Here is Mrs. Smith, my ninth grade English teacher in
Windsor Locks presiding over the proper understanding of metaphors: “The word
'like' does not signify identity but similarity, and similarity, like love, is
in the eye of the beholder."
What a pity that members of groups attacking Ms. Klarides
did not have Mrs. Smith as one of their teachers. Governor Malloy is a bully;
domestic abusers are bullies, therefore one is LIKE the other in this narrowly stated
respect. One need not be insensitive to domestic abuse victims when pointing
out a similarity between A and B, remembering always that A is NOT B.
Pray tell, when Colin McEnroe compared Mr. Malloy to a porcupine
– bristly, hard to the touch, quick in throwing quills at his largely
inoffensive political opponents, a bully and a political ruffian too – did Mr.

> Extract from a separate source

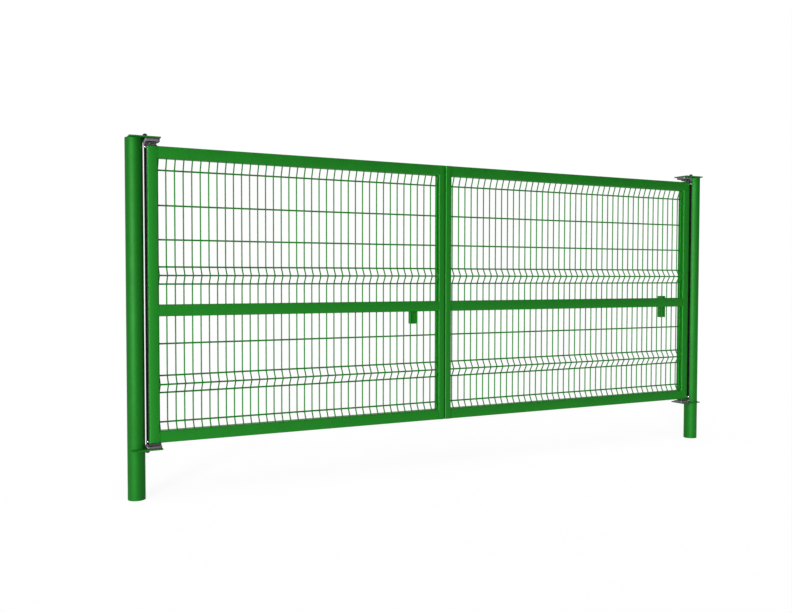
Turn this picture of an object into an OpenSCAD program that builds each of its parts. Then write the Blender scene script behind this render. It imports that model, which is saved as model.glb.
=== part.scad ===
// Double swing gate: two framed leaves of folded welded mesh, hung on round posts
// by full-height pivot rods that stand between hinge plates.
// Millimetres. +X runs along the gate from the left post, +Y to the rear, +Z up.
// The origin is the centre of the left post's foot, at ground level.

/* [Mesh panels] */
// Spacing of the upright wires
wire_pitch = 50; // [45:1:60]
// Upright wires in the left leaf, without the ones laid against its stiles
left_wires = 36; // [12:1:40]
// Upright wires in the right leaf, without the one laid against its hinge stile
right_wires = 42; // [12:1:44]
// Thickness of an upright wire
upright_wire = 8; // [6:0.5:9]
// Thickness of a level wire
level_wire = 10; // [6:0.5:11]
// How far a fold stands out toward the front
fold_depth = 30; // [15:1:34]
// Height from the foot of a fold to its crest
fold_rise = 50; // [40:1:55]

/* [Leaf frames] */
// Height of each leaf
leaf_h = 1712; // [1690:1:1800]
// Gap between the ground and the leaves
ground_gap = 320; // [300:1:360]
// Front-to-back depth of the frame tubes
frame_depth = 60; // [56:1:62]
// Face width of the stile beside each post
hinge_stile_w = 58; // [50:1:70]
// Face width of the stile where the leaves meet
meeting_stile_w = 45; // [40:1:60]
// Face height of the rails
rail_h = 68; // [60:1:70]
// Wall of the frame tubes
tube_wall = 2.5; // [2:0.5:4]
// Outside corner radius of the frame tubes
tube_corner = 5; // [4:0.5:7]
// Running gap between the two leaves
meeting_gap = 7; // [7:1:12]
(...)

McEnroe intend to say Mr. Malloy WAS a porcupine? Does Mr. McEnroe’s comparison
adversely injure the reputation of porcupines? Should porcupines, resenting the
compassion, have complained bitterly to Mr. Vigdor that Mr. McEnroe had failed
to perceive the usefulness and good works of porcupines? And how – please tell
us how – a reporter in whom a sense of humor is not dead as a doornail could
fail to see the humor in such absurd associations?
Surely the too easily offended among us owe Ms. Klarides an
apology for suggesting, however tenuously, that she favors domestic violence, a
slur one might expect from Malloy the porcupine – but not from groups that have
yet to protest that Mike Lawlor’s Get-Out-Of-Jail-Early program does NOT exempt
from early release convicted rapists and
arsonists.
Along with most other Republicans in the General Assembly, Ms.
Klarides -- a volunteer with The Umbrella Domestic
Violence Group, working to assist victims of domestic violence and providing
volunteer legal assistance to women and children at the shelter for victims of
domestic violence -- has strenuously opposed including convicted rapists among
prisoners awarded early release for having participated in Mr. Lawlor’s seriously flawed program.
It is still not too late for women across the state to add
their voices to that of Ms. Klarides and other Republicans who are courageous
enough to IDENTIFY rape and domestic abuse.